Influence of Oxides on the Stress Evolution and Reversibility during SnO x Conversion and Li‐Sn Alloying Reactions

The effect of varying the oxygen content in Sn and SnO x films during potential dependent SnO x conversion reactions and Li y Sn alloying relevant to Li ion battery anodes is examined. For metallic Sn films, the stresses and stability of the films are controlled by Li alloying reactions. Small, non‐contacting separated Sn particles exhibit higher electrochemical stability relative to more continuous polycrystalline films with larger particles. Metallic Sn particles develop tensile stress during Li y Sn de‐alloying as porous structures are formed.
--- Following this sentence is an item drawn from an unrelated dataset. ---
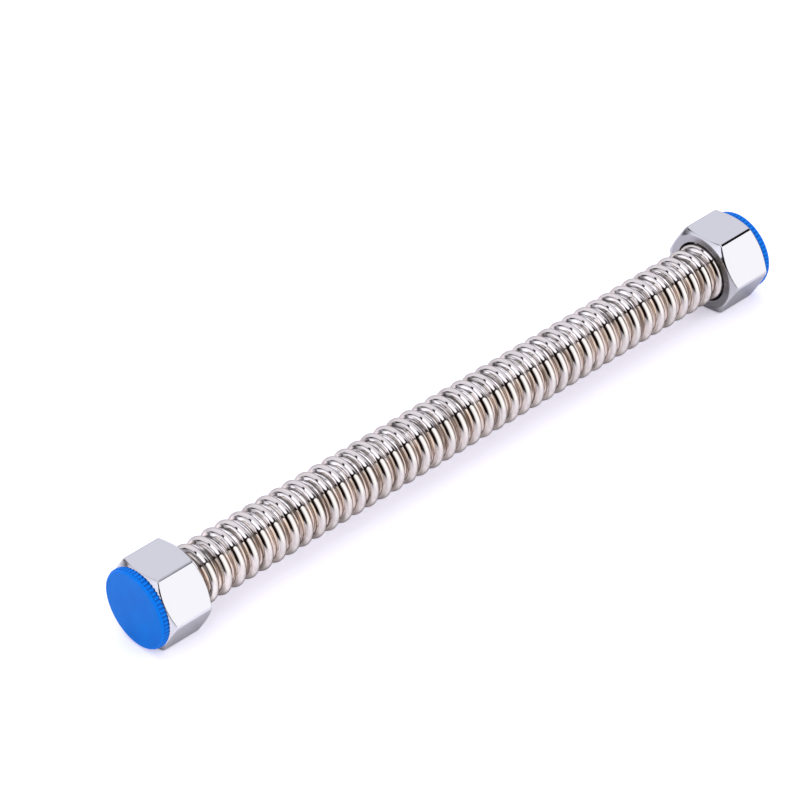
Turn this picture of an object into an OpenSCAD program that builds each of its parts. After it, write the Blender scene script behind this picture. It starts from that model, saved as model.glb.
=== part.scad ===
// Corrugated stainless water hose: one thin tube with ring corrugations and a pressed flange
// at each end, two loose hexagon union nuts, two flat gaskets and two plug-in end caps.
// Units are millimetres. The hose lies along X on the lower flats of its nuts.

/* [Corrugated tube] */
// Number of crests along the tube, the one inside each nut's back hole included
crest_count = 42; // [4:1:80]
// Distance from one crest to the next
crest_pitch = 6; // [5.8:0.1:8]
// Outside diameter over the crests
crest_d = 22; // [20:0.1:30]
// Outside diameter at the bottom of the valleys
valley_d = 16.8; // [14.8:0.1:17.6]
// Thickness of the tube's wall
tube_wall = 0.3; // [0.2:0.05:0.4]
// Outside radius of a crest's rounding
crest_round = 1.9; // [1.5:0.05:1.9]
// Outside radius of a valley's rounding
valley_round = 0.9; // [0.6:0.05:0.9]
// Thickness of the pressed flange, two layers of wall with the fold between them
flange_t = 1; // [0.8:0.05:1.4]
// Rounding where the flange's face turns into the bore
lip_round = 0.4; // [0.1:0.05:0.6]

/* [Union nut] */
// Wall from the tips of the pipe thread to a flat: 2.94 makes 30 across the flats
nut_wall = 2.94; // [2.4:0.02:5]
// Length of the nut
nut_length = 18; // [15:0.5:24]
// Thickness of the nut's back wall, which pulls on the flange
back_wall = 2.6; // [2:0.1:4]
// Height of the pipe thread above its tips
thread_depth = 1.16; // [0.9:0.01:1.3]
// Depth of the plain mouth in front of the thread
mouth_depth = 2.8; // [2.6:0.1:4]
// Width of chamfer that is turned off each end face, inside the flats
end_chamfer = 0.6; // [0.3:0.05:0.8]
// Slope of that chamfer
chamfer_angle = 30; // [20:1:45]
// Height of hexagon corner that is turned off along the nut
corner_cut = 0.27; // [0.1:0.01:0.6]
// Chamfer that breaks the edges of the back hole and the mouth
edge_break = 0.25; // [0.1:0.05:0.3]

/* [Gasket] */
// Thickness of the gasket
gasket_t = 2; // [1.5:0.1:3]
// Hole through the gasket
gasket_hole_d = 16; // [12:0.5:17]

/* [End cap] */
// Thickness of the cap's head
cap_t = 2.8; // [2.4:0.1:5]
// Length of the ribbed part of the head
rib_length = 2; // [1:0.1:2]
// Number of grip ribs round the head
rib_count = 60; // [24:2:72]
// Depth of the grooves between the ribs
groove_depth = 0.35; // [0.2:0.05:0.5]
// Radius of a groove's section
groove_r = 0.55; // [0.5:0.05:0.7]
// Rounding at the edge of the cap's face
face_round = 0.6; // [0.2:0.05:0.8]
// Length of the plug that enters the nut's mouth
plug_length = 2.5; // [1.5:0.1:2.5]
// Wall of the plug
plug_wall = 1.8; // [0.8:0.1:2.4]
// Chamfer that leads the plug into the mouth
plug_lead = 0.4; // [0.1:0.05:0.6]
// Depth of the hollow behind the cap's face
hollow_depth = 1.2; // [0.4:0.1:1.2]

/* [Fits] */
// Gap round the crests in the nut's back hole
hose_gap = 0.5; // [0.3:0.05:0.6]
// How far the flange reaches over the edge of that hole, which holds the nut on the tube
flange_catch = 0.4; // [0.3:0.02:1]
// Gap round the flange where it passes the thread's tips
flange_gap = 0.16; // [0.1:0.02:0.3]
// Travel of the nut along the tube before it pulls on the flange
nut_float = 1.2; // [0.4:0.1:1.2]
// Gap that is left where two faces meet at the end of that travel
seat_gap = 0.1; // [0.05:0.05:0.2]
// Reach of the gasket behind the thread, which traps it in the nut
gasket_catch = 0.44; // [0.2:0.02:0.8]
// Clearance of the recess and the mouth round the thread's full diameter
relief_gap = 0.15; // [0.05:0.05:0.3]
// Gap round the cap's plug in the nut's mouth
plug_gap = 0.05; // [0.02:0.01:0.1]
// How far the cap's rim stays inside the nut's flats
cap_inset = 0.1; // [0.05:0.05:1]

/* [Hidden] */
$fn = 96;

NEAR = -1;
FAR = 1;
cut_margin = 1;

// Tube section: the arc centres and the angle at which a crest's arc meets its flank
crest_centre_r = crest_d / 2 - crest_round;
valley_centre_r = valley_d / 2 + valley_round;
centre_rise = crest_centre_r - valley_centre_r;
centre_gap = norm([crest_pitch / 2, centre_rise]);
flank_turn = asin((crest_round + valley_round) / centre_gap) + atan2(centre_rise, crest_pitch / 2);
tube_bore_r = valley_d / 2 - tube_wall;
crest_steps = 6;
valley_steps = 4;
rim_steps = 6;
lip_steps = 3;

// Places along X, on the far side of the middle
last_crest_x = (crest_count - 1) * crest_pitch / 2;
end_valley_x = last_crest_x + crest_pitch / 2;
flange_back_x = end_valley_x + valley_round;
flange_face_x = flange_back_x + flange_t;
nut_back_x = flange_back_x - back_wall - nut_float - seat_gap;

// The nut is sized outward from the crests: 12.06 at the thread's tips is a G 3/4 thread
back_hole_r = crest_d / 2 + hose_gap;
flange_r = back_hole_r + flange_catch;
thread_r = flange_r + flange_gap;
relief_r = thread_r + thread_depth + relief_gap;
flat_r = thread_r + nut_wall;
axis_z = flat_r;

// Depths inside the nut, counted from its back face
recess_end = back_wall + nut_float + flange_t + gasket_t + 2 * seat_gap;
mouth_start = nut_length - mouth_depth;

// Turned outline of the nut
corner_r = flat_r / cos(30) - corner_cut;
end_face_r = flat_r - end_chamfer;
chamfer_length = (corner_r - end_face_r) * tan(chamfer_angle);

// Cap
cap_r = flat_r - cap_inset;
face_r = cap_r - groove_depth;
plug_r = relief_r - plug_gap;

steel = [0.80, 0.77, 0.75];
chrome = [0.80, 0.80, 0.84];
rubber = [0.10, 0.10, 0.11];
blue = [0.04, 0.42, 0.90];

// Points of an arc about centre [radius, x]. The angle is counted from the radial direction,
// outward for side 1 and inward for side -1.
function arc(centre, r, side, from, to, steps) =
    [for (i = [0:steps])
        let (a = from + (to - from) * i / steps)
            [centre[0] + side * r * cos(a), centre[1] + r * sin(a)]];

function crest_x(k) = k * crest_pitch - last_crest_x;
function crest(k, r) = arc([crest_centre_r, crest_x(k)], r, 1, -flank_turn, flank_turn, crest_steps);
function valley(x, r, from, to) = arc([valley_centre_r, x], r, -1, from, to, valley_steps);
function joined(lists) = [for (list = lists) each list];
function reversed(list) = [for (i = [len(list) - 1:-1:0]) list[i]];

// The corrugations of one face of the wall, from the near end valley to the far one.
// The end valleys run on to the angle end_turn.
function wave(crest_arc_r, valley_arc_r, end_turn) = concat(
    valley(-end_valley_x, valley_arc_r, -end_turn, flank_turn),
    joined([for (k = [0:crest_count - 1])
        k < crest_count - 1
            ? concat(crest(k, crest_arc_r),
                     valley(crest_x(k + 0.5), valley_arc_r, -flank_turn, flank_turn))
            : crest(k, crest_arc_r)]),
    valley(end_valley_x, valley_arc_r, -flank_turn, end_turn));

function flange_rim(side) = arc(
    [flange_r - flange_t / 2, side * (flange_back_x + flange_t / 2)],
    flange_t / 2, 1, -90, 90, rim_steps);

// The rounding between the bore and the flange's face: angle 0 is its end on the bore
function lip(side, from, to) = arc(
    [tube_bore_r + lip_round, side * (flange_face_x - lip_round)],
    lip_round, -1, from, to, lip_steps);

// Turns the revolve axis to X: local Z points away from the middle of the hose
module at_end(side, x) {
    translate([side * x, 0, axis_z])
        rotate([0, side * 90, 0])
            children();
}

module tube() {
    outside = concat(
        lip(NEAR, 0, -90),
        flange_rim(NEAR),
        wave(crest_round, valley_round, 90),
        flange_rim(FAR),
        lip(FAR, 90, 0));
    inside = wave(crest_round - tube_wall, valley_round + tube_wall, 0);
    color(steel)
        at_end(FAR, 0)
            rotate_extrude()
                polygon(concat(outside, reversed(inside)));
}

module hexagon_bar() {
    rotate(30)
        cylinder(r = flat_r / cos(30), h = nut_length, $fn = 6);
}

module turned_outline() {
    rotate_extrude()
        polygon([
            [0, 0], [end_face_r, 0],
            [corner_r, chamfer_length], [corner_r, nut_length - chamfer_length],
            [end_face_r, nut_length], [0, nut_length],
        ]);
}

module nut_bore() {
    rotate_extrude()
        polygon([
            [0, -cut_margin], [back_hole_r + edge_break + cut_margin, -cut_margin],
            [back_hole_r, edge_break],
            [back_hole_r, back_wall], [relief_r, back_wall],
            [relief_r, recess_end], [thread_r, recess_end],
            [thread_r, mouth_start], [relief_r, mouth_start],
            [relief_r, nut_length - edge_break],
            [relief_r + edge_break + cut_margin, nut_length + cut_margin],
            [0, nut_length + cut_margin],
        ]);
}

module union_nut(side) {
    color(chrome)
        at_end(side, nut_back_x)
            difference() {
                intersection() {
                    hexagon_bar();
                    turned_outline();
                }
                nut_bore();
            }
}

module gasket(side) {
    color(rubber)
        at_end(side, flange_face_x)
            linear_extrude(gasket_t)
                difference() {
                    circle(r = thread_r + gasket_catch);
                    circle(d = gasket_hole_d);
                }
}

module grip_ring() {
    linear_extrude(rib_length)
        difference() {
            circle(r = cap_r);
            for (i = [0:rib_count - 1])
                rotate(i * 360 / rib_count)
                    translate([cap_r + groove_r - groove_depth, 0])
                        circle(r = groove_r);
        }
}

// The smooth face stands on the ribs and is no wider than the bottom of their grooves
module cap_face() {
    edge = arc([face_r - face_round, cap_t - face_round], face_round, 1, 0, 90, rim_steps);
    rotate_extrude()
        polygon(concat([[0, 0], [face_r, 0]], edge, [[0, cap_t]]));
}

// The plug runs up through the head to the hollow's depth, so the two are one piece
module plug() {
    rotate_extrude()
        polygon([
            [0, -plug_length], [plug_r - plug_lead, -plug_length],
            [plug_r, plug_lead - plug_length], [plug_r, hollow_depth], [0, hollow_depth],
        ]);
}

module end_cap(side) {
    color(blue)
        at_end(side, nut_back_x + nut_length)
            difference() {
                union() {
                    grip_ring();
                    cap_face();
                    plug();
                }
                translate([0, 0, -plug_length - cut_margin])
                    cylinder(r = plug_r - plug_wall, h = plug_length + cut_margin + hollow_depth);
            }
}

tube();  // corrugated_tube
union_nut(NEAR);  // near_union_nut
union_nut(FAR);  // far_union_nut
gasket(NEAR);  // near_gasket
gasket(FAR);  // far_gasket
end_cap(NEAR);  // near_cap
end_cap(FAR);  // far_cap
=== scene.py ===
# %% [markdown]
# # A corrugated stainless water hose
# Such a hose joins a tap or a heater to the pipe in the wall. A thin steel tube is rolled into
# rings, so that it can be bent by hand, and its end is pressed flat into a flange. A loose
# hexagon nut catches behind each flange and clamps it, with a rubber gasket, on the mating pipe.
# A plastic cap keeps the dirt out until then. The solids and their joints are loaded first, and
# every piece below is made round them, in the same place and at the same size.

# %% Load the solids
import math

import bpy
import numpy as np
from mathutils import Matrix, Vector


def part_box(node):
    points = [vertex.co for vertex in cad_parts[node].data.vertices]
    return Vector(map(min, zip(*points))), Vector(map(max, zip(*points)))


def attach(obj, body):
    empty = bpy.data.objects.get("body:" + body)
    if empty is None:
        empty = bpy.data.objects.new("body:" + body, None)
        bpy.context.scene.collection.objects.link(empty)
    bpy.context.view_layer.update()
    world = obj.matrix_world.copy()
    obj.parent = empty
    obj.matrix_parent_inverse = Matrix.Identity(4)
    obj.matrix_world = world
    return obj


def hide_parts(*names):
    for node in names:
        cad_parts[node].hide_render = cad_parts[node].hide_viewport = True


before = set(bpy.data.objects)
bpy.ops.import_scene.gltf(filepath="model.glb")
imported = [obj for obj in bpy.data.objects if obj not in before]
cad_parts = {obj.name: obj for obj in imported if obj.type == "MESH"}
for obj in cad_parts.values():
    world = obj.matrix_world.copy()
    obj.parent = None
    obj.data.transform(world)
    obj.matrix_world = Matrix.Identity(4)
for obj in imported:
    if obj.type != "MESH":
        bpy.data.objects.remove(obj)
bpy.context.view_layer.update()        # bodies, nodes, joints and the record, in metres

MM = 0.001

# %% [markdown]
# ## The camera
# The hose was photographed from its near left, looking down at 37 degrees, with a long lens from
# about one and a half metres, so its far end is hardly smaller than its near end. The place,
# the turn and the lens were found by fitting the solids' own corners and rings to the picture.
# A camera looks along its own -Z axis, so its matrix holds three directions as columns: right,
# up, and back from the hose to the lens.

# %% Aim the camera
AXIS_Z = 15.0
AZIMUTH, ELEVATION, ROLL = np.radians([-41.275, 37.455, -2.427])
DISTANCE, SHIFT_RIGHT, SHIFT_UP = 1533.45, -17.976, 7.013
FOCAL_PIXELS, PICTURE_PIXELS = 4436.57, 800

back = np.array([math.sin(AZIMUTH) * math.cos(ELEVATION),
                 -math.cos(AZIMUTH) * math.cos(ELEVATION), math.sin(ELEVATION)])
sideways = np.cross([0.0, 0.0, 1.0], back)
sideways /= np.linalg.norm(sideways)
upright = np.cross(back, sideways)
right = sideways * math.cos(ROLL) + upright * math.sin(ROLL)
up = upright * math.cos(ROLL) - sideways * math.sin(ROLL)
eye = np.array([0, 0, AXIS_Z]) + back * DISTANCE + right * SHIFT_RIGHT + up * SHIFT_UP

lens = bpy.data.cameras.new("camera")
lens.sensor_width = 36.0
lens.lens = FOCAL_PIXELS * lens.sensor_width / PICTURE_PIXELS
lens.clip_end = 50.0
camera = bpy.data.objects.new("camera", lens)
bpy.context.scene.collection.objects.link(camera)
facing = Matrix([right, up, back]).transposed().to_4x4()
camera.matrix_world = Matrix.Translation(Vector(eye * MM)) @ facing
bpy.context.scene.camera = camera
print(f"lens {lens.lens:.1f} mm, camera at", np.round(eye, 1).tolist(), "mm")

# %% [markdown]
# ## From a grid of points to a piece
# Everything here is turned on a lathe or rolled, so each surface is a grid: its columns run
# round the hose's axis and its rows follow a section from the axis outwards and back. A section
# that is a closed ring, like the wall of a tube, joins its last row to its first. A section
# that starts and ends on the axis is closed by two fans of triangles. Whole arrays are worked
# out at once, which takes a few milliseconds where a loop over the points would take seconds.

# %% Grids, fans and pieces
def around(along, radius, angles):
    """Points at (along, radius cos(angle), axis height + radius sin(angle)), in metres.

    Rows of the two arrays are rows of the grid, and the angles are its columns.
    """
    along, radius, angles = np.broadcast_arrays(along, radius, angles)
    points = np.stack([along, radius * np.cos(angles), AXIS_Z + radius * np.sin(angles)], -1)
    return points * MM


def grid_faces(rows, columns, closed):
    """Four-sided faces from each grid point to its right and lower neighbours.

    Columns always close round the axis. If closed, the last row joins the first.
    """
    row, column = np.meshgrid(np.arange(rows if closed else rows - 1), np.arange(columns),
                              indexing="ij")
    below, beside = (row + 1) % rows, (column + 1) % columns
    corners = [row * columns + column, row * columns + beside,
               below * columns + beside, below * columns + column]
    return np.stack(corners, -1).reshape(-1, 4)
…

The amount of stress associated with lithiation and delithiation of well‐separated metallic particles decreases as a porous, easy to lithiate, material forms with cycling. During the lithiation of oxides, conversion reactions (SnO x → Sn) and the lithiation of the metallic Sn control the stress responses of the films, leading to highly potential‐dependent stress development. In particular, evidence for a multistep electrochemical mechanism, in which partially reversible lithiation of the oxygen‐containing phases is conjoined with a fully reversible lithiation of the metallic phases of the Sn, is found. The electrochemical stress analysis provides new insight into these mechanisms and delineates the extent of the reversibility of lithiation and conversion reactions of oxides.